Przez większość koncertu Morten miał spore problemy z odsłuchami. W pewnym
momencie był wściekły i rzucił niecenzuralne słowo w stronę technicznych. Przy
pomocy falsetów próbował sprawdzić czy efekt kręcenia przy konsoli odniósł
skutek. Ktoś odpowiedział mu „falsetami” z widowni co Mortena mocno rozbawiło.
Jeszcze słówko o
sklepiku. Był. Przeważały ciuchy – koszulki, bluzy, kurtki, ale i torby,
pocztówki i plakaty. Był tez piękny album zawierający fotografie z sesji
zdjęciowej do ich pierwszej płyty. Naprawdę ładny, ale pomyślałem, że zobaczę
ze dwa razy i poleci na stertę dając pożywkę dla kurzu. Płyt właściwie wcale.

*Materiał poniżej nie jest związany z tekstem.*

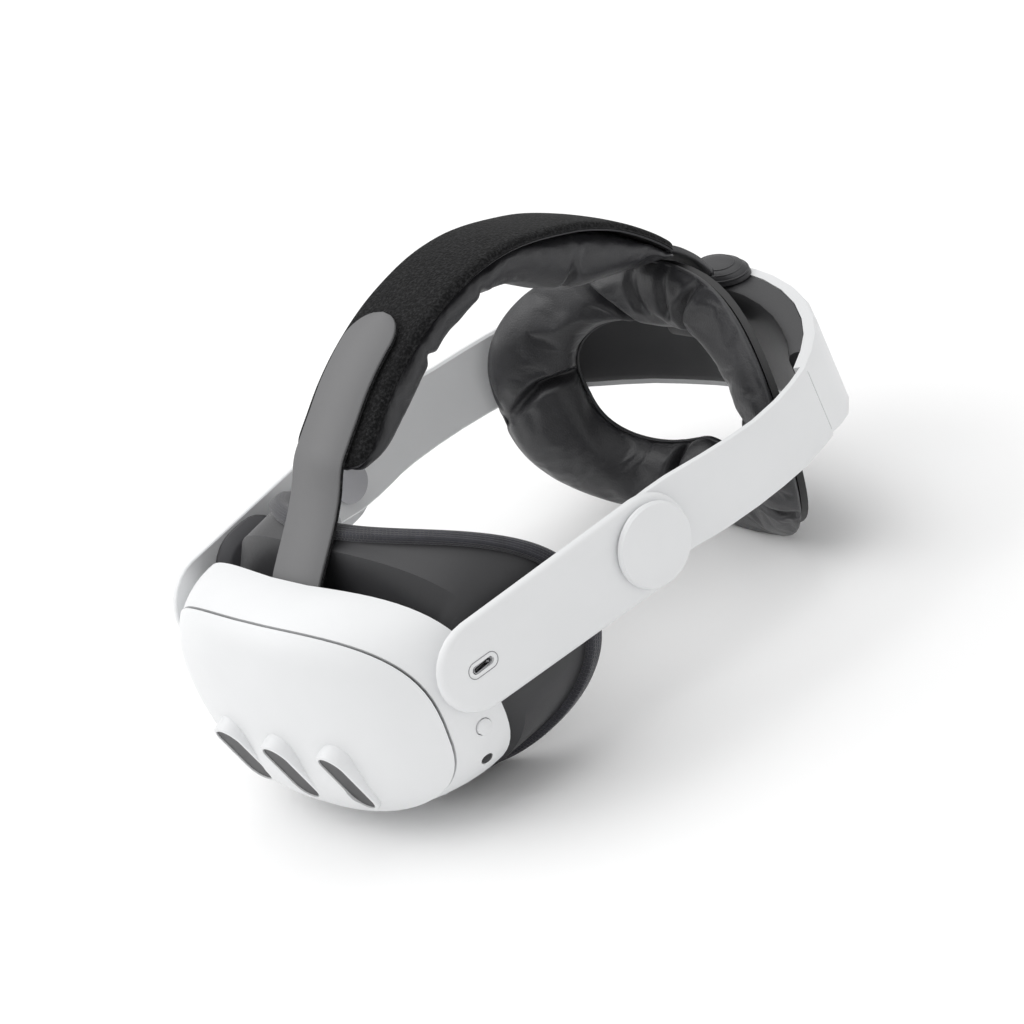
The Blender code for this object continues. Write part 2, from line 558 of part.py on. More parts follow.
def build_housing():
    points, normals, rows = housing_path()

    def section(point, normal, row, outline):
        top, bottom, depth = row[2:]
        return [Vector((point.x + normal.x * d, point.y + normal.y * d, z)) for d, z in outline(top, bottom, depth)]

    def shell(top, bottom, depth):
        wall = HOUSING_WALL
        return ((0.0, bottom + 3.2), (0.0, top - 2.6), (-0.8, top - 0.8), (-2.6, top), (-HOUSING_RIM, top),
                (-HOUSING_RIM, top - wall), (-wall, top - wall), (-wall, bottom + wall), (-depth, bottom + wall),
                (-depth, bottom), (-3.2, bottom), (-1.0, bottom + 1.0))

    def liner(top, bottom, depth):
        low, rim = bottom + HOUSING_WALL + GAP, -HOUSING_RIM - GAP
        return ((-depth + 1.8, low), (-depth + 1.8, top - 2.6), (rim, top - 2.6), (rim, top - GAP),
                (-depth + 1.4, top - GAP), (-depth - 0.8, top - 1.2), (-depth - 1.6, top - 3.2),
                (-depth - 1.6, low + 3.0), (-depth - 0.4, low))

    white = add_piece("rear_housing", loft([section(*item, shell) for item in zip(points, normals, rows)]), WHITE)
    carve(white, [turned_solid((0, 0, DIAL_Z), (0, 1, 0), ((262.0, 4.4), (290.0, 4.4)), 32)])
    inner = list(zip(points, normals, rows))[1:-1]
    add_piece("housing_liner", loft([section(*item, liner) for item in inner]), DARK)
    dial = turned_solid((0, 0, DIAL_Z), (0, 1, 0),
                        ((DIAL_Y[0], 15.5), (DIAL_Y[0] + 1.0, DIAL_RADIUS), (DIAL_Y[1] - 2.0, DIAL_RADIUS),
                         (DIAL_Y[1] - 0.6, 15.8), (DIAL_Y[1], 13.0)), 60)
    add_piece("fit_dial", dial, DARK, (0, DIAL_Y[0], DIAL_Z))
    pinion = turned_solid((0, 0, DIAL_Z), (0, 1, 0), ((264.4, PINION_RADIUS), (270.6, PINION_RADIUS), (270.6, 4.0),
                          (DIAL_Y[0] - GAP, 4.0)), 24)
    add_piece("dial_pinion", pinion, METAL, (0, DIAL_Y[0], DIAL_Z))
    for side, word in ((1, "left"), (-1, "right")):
        half = 4.2
        middle = DIAL_Z + side * (PINION_RADIUS + half + GAP + 0.4)
        rings = []
        reach = [(p, n) for p, n in zip(points, normals) if p.x * side > -13][:: side]
        for k, (p, n) in enumerate(reach):
            level = BAND[-1][2] + (middle - BAND[-1][2]) * min(1.0, k / 4)
            near, far = (3.4, 5.2) if k < 1 else (5.0, 6.8)
            rings.append([Vector((p.x + n.x * -d, p.y + n.y * -d, level + h))
                          for d, h in ((near, -half), (near, half), (far, half), (far, -half))])
        add_piece(f"band_rack_{word}", loft(rings), BLACK)
    bracket = box_solid((-16.0, 243.0, -6.0), (16.0, 255.7, 5.0), 2.0)
    add_piece("cushion_bracket", bracket, BLACK)

    def strap_end(_):
        half = ANCHOR_HALF
        return ((-half, -3.4), (half, -3.4), (half, -1.0), (half - 1.0, 0.0), (-half + 1.0, 0.0), (-half, -1.0))

    add_piece("top_anchor", loft(strip(ANCHOR_PATH, strap_end)), DARK)
    wide, deep, tall, middle = ANCHOR_CAP
    top = HOUSING[-1][2] + GAP
    dome = [[Vector((wide * share * math.cos(angle), middle + deep * share * math.sin(angle), top + rise * tall))
             for angle in (2 * math.pi * (i + 0.5) / 40 for i in range(40))]
            for share, rise in ((1.0, 0.0), (0.98, 0.2), (0.9, 0.45), (0.76, 0.68), (0.55, 0.86), (0.25, 0.98))]
    add_piece("anchor_cap", loft(dome), DARK)


def ring_surface(x, z):
    """Where the plate's bent surface is, and its unit normal towards the head."""
    middle, slope, fall, bend = RING_BEND
    point = Vector((x, middle + slope * z - fall * z * z - bend * x * x, z))
    return point, Vector((-2 * bend * x, -1.0, slope - 2 * fall * z)).normalized()


def ring_outline(count):
    half, up, down = RING_HALF
    points = []
    for i in range(count):
        angle = 2 * math.pi * (i + 0.5) / count
        upper = math.sin(angle) > 0
        x, z = squircle(angle, half, up if upper else down, RING_N[0 if upper else 1])
        points.append((x * (1 + RING_TAPER * z / 50), z, abs(math.sin(angle)), upper))
    return points


def build_ring():
    def curve(inset, forward):
        """One closed curve of the ring: inset is a share of the local pad width."""
        points = []
        for x, z, rise, upper in ring_outline(64):
            width = RING_WIDTH[0 if upper else 1] * rise + RING_WIDTH[2] * (1 - rise)
            share = 1 - width * inset / math.hypot(x, z)
            point, normal = ring_surface(x * share, z * share + RING_Z)
            points.append(point + normal * forward)
        return points

    plate = ((0.06, 0.0), (0.06, -RING_PLATE), (0.9, -RING_PLATE), (0.9, 0.0))
    add_piece("ring_plate", loft([curve(i, f) for i, f in plate], wrap=True), BLACK)
    puff = ((0.03, 0.02), (-0.01, 0.32), (0.08, 0.66), (0.28, 0.91), (0.54, 1.0), (0.8, 0.88), (0.98, 0.55),
            (1.0, 0.25), (0.93, 0.02))
    add_piece("ring_cushion", loft([curve(i, f * RING_DEPTH) for i, f in puff], wrap=True), LEATHER)


def path_frames(path):
    """Points of a side-view path with unit normals pointing up and out."""
    return [(Vector(p), -n) for p, n in zip(path, curve_normals(path))]


def strip(path, outline):
    """Sweep a closed outline of (x, height above the path) along a side-view path."""
    frames = path_frames(path)
    last = len(frames) - 1
    return [[Vector((x, p.x + n.x * h, p.y + n.y * h)) for x, h in outline(i / last)]
            for i, (p, n) in enumerate(frames)]


def build_top_pad():
    last = len(PAD_PATH) - 1

    def fabric(t):
        half = PAD_HALF - (3.0 if t in (0.0, 1.0) else 0.0)
        return ((-half, -PAD_COVER), (half, -PAD_COVER), (half, -1.0), (half - 1.2, 0.0), (-half + 1.2, 0.0),
                (-half, -1.0))

    add_piece("top_pad_cover", loft(strip(PAD_PATH, fabric)), FABRIC)

    def leather(t):
        half, low = PAD_HALF - 0.4, -PAD_COVER - 0.4
        deep = -PAD_DEEP[round(t * last)]
        return ((-half, low), (half, low), (half + 0.6, (low + deep) / 2), (half * 0.72, deep + 0.07 * (low - deep)),
                (0.0, deep), (-half * 0.72, deep + 0.07 * (low - deep)), (-half - 0.6, (low + deep) / 2))

    add_piece("top_pad_cushion", loft(strip(PAD_PATH, leather)), LEATHER)

    def strap(_):
        return ((-STRAP_HALF, 0.0), (STRAP_HALF, 0.0), (STRAP_HALF, STRAP_THICK), (-STRAP_HALF, STRAP_THICK))

    add_piece("front_strap", loft(strip(STRAP_PATH, strap)), STRAP)


clear_scene()
PARTS = new_collection("vr_headset")
CUTTERS = new_collection("cutters")

WHITE = material("white_plastic", (0.86, 0.87, 0.88), 0.38)
GREY = material("grey_plastic", (0.2, 0.2, 0.21), 0.5)
DARK = material("dark_plastic", (0.06, 0.06, 0.065), 0.5)
BLACK = material("black_plastic", (0.015, 0.015, 0.016), 0.45)
SMOKED = material("smoked_window", (0.06, 0.06, 0.065), 0.15)
GLASS = material("lens_glass", (0.8, 0.85, 0.9), 0.05, alpha=0.4)
METAL = material("bare_metal", (0.6, 0.6, 0.62), 0.35, metallic=1.0)
BOARD = material("circuit_board", (0.03, 0.16, 0.07), 0.5)
BATTERY = material("battery_wrap", (0.1, 0.1, 0.12), 0.6)
KNIT = material("knit_fabric", (0.05, 0.05, 0.06), 0.95)
FABRIC = material("loop_fabric", (0.02, 0.02, 0.021), 0.95)
LEATHER = material("black_leatherette", (0.025, 0.025, 0.027), 0.42)
STRAP = material("grey_leatherette", (0.22, 0.22, 0.23), 0.7)

build_front_cover()
build_gasket()
build_main_shell()
build_rear_frame()
build_facial_interface()
build_optics()
build_internals()
for arm_side, arm_word in ((1, "left"), (-1, "right")):
    build_arm(arm_side, arm_word)
    build_band(arm_side, arm_word)
build_port()
build_controls()
build_housing()
build_ring()
build_top_pad()
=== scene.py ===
import json
import math

import bpy
from mathutils import Matrix, Vector, noise

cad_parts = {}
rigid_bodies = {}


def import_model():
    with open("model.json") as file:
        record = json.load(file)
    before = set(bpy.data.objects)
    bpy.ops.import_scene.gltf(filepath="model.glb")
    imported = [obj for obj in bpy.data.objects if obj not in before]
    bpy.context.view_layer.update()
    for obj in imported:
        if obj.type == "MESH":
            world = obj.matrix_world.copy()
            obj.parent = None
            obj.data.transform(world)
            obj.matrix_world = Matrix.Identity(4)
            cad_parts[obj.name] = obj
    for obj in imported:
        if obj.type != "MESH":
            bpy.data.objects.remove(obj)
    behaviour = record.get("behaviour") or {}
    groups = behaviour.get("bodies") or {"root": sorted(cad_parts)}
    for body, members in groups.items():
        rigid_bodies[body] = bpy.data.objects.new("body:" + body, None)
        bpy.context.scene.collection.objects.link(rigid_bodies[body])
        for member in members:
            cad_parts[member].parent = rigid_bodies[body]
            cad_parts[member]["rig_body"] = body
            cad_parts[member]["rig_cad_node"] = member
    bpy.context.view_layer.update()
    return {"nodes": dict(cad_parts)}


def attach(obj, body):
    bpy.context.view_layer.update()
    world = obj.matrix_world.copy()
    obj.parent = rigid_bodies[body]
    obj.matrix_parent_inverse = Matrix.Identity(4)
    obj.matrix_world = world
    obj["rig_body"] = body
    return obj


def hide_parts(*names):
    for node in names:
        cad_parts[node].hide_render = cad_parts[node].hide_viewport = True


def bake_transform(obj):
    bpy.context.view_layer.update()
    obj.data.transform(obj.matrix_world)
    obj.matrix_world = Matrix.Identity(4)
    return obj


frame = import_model()

# New pieces are given in millimetres of the wearer's frame: X to the left, Y backwards, Z up.
# The headset stands on its cheek rim and back cushion, pitched and then moved by these amounts.
PITCH = math.radians(4.782)
TILT = Matrix.Rotation(PITCH, 3, "X")
SHIFT_Y, SHIFT_Z = -140.086, 55.25


def worn(x, y, z):
    """A point of the wearer's frame, in millimetres, where the standing headset has it, in metres."""
    turned = TILT @ Vector((x, y, z))
    return Vector((turned.x, turned.y + SHIFT_Y, turned.z + SHIFT_Z)) / 1000


# Camera: above the headset's left front corner.
camera = bpy.data.objects.new("camera", bpy.data.cameras.new("camera"))
bpy.context.scene.collection.objects.link(camera)
bpy.context.scene.camera = camera
camera.data.lens = 152.35
camera.data.sensor_width = 36
right = Vector((0.665, 0.647, -0.372))
back = Vector((0.734, -0.478, 0.482)).normalized()
right = (right - back * right.dot(back)).normalized()
up = back.cross(right)
camera.location = worn(1178.3, -634.5, 767.3)
camera.rotation_mode = "QUATERNION"
camera.rotation_quaternion = (TILT @ Matrix((right, up, back)).transposed()).to_quaternion()
camera.data.clip_start, camera.data.clip_end = 0.05, 20


# Studio: a pale floor, a white room, a broad soft light overhead and a smaller one at the right front.
def linear(code):
    """An sRGB hex colour as linear red, green and blue."""
    parts = [int(code[i:i + 2], 16) / 255 for i in (1, 3, 5)]
    return tuple(c / 12.92 if c <= 0.04045 else ((c + 0.055) / 1.055) ** 2.4 for c in parts) + (1.0,)


def add(tree, kind, inputs=None, **settings):
    """Add one node with its settings. An input is a value, or another node with the name of its output."""
    node = tree.nodes.new(kind)
    for key, value in settings.items():
        setattr(node, key, value)
    for key, value in (inputs or {}).items():
        if isinstance(value, tuple) and isinstance(value[0], bpy.types.Node):
            tree.links.new(value[0].outputs[value[1]], node.inputs[key])
        else:
            node.inputs[key].default_value = value
    return node


def finish_of(name, roughness, **shader_inputs):
    """A new material, its node tree and its shader."""
    made = bpy.data.materials.new(name)
    made.use_nodes = True
    shader = made.node_tree.nodes["Principled BSDF"]
    shader.inputs["Roughness"].default_value = roughness
    for key, value in shader_inputs.items():
        shader.inputs[key.replace("_", " ")].default_value = value
    return made, made.node_tree, shader


def mixed(tree, factor, first, second):
    """Two colours mixed by another node's output."""
    return add(tree, "ShaderNodeMix", {"Factor": factor, "A": linear(first), "B": linear(second)},
               data_type="RGBA")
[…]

Oczywiście ich debiut na winylu (mam) i świeżynka w postaci świątecznego albumu
Magne. Kompakt kosztował 80 złotych. Darowałem sobie. Ostatecznie nic nie
kupiłem.
Co na koniec? Dla mnie
przefantastyczny występ. Kapitalny głos Mortena (który zwierzęciem scenicznym
to na pewno nie jest), ponadczasowe piosenki, moc wspomnień. Śmiech, łzy,
radość, zmartwienia, sukcesy i porażki życiowe, a temu wszystkiemu zawsze
towarzyszyła muzyka a-ha, fantastycznego trio z Norwegii. Odbyłem wczoraj
niezwykłą podróż w czasie z jednym z mych ukochanych zespołów i ich muzyką. No
i niech mi ktoś powie, że pop jest miałki i nijaki. A-ha temu wszystkiemu
wczoraj zaprzeczyło. Dziękuję Wam chłopaki za fantastyczny wieczór i przepraszam
za tę nudną widownię. Cudowny wieczór.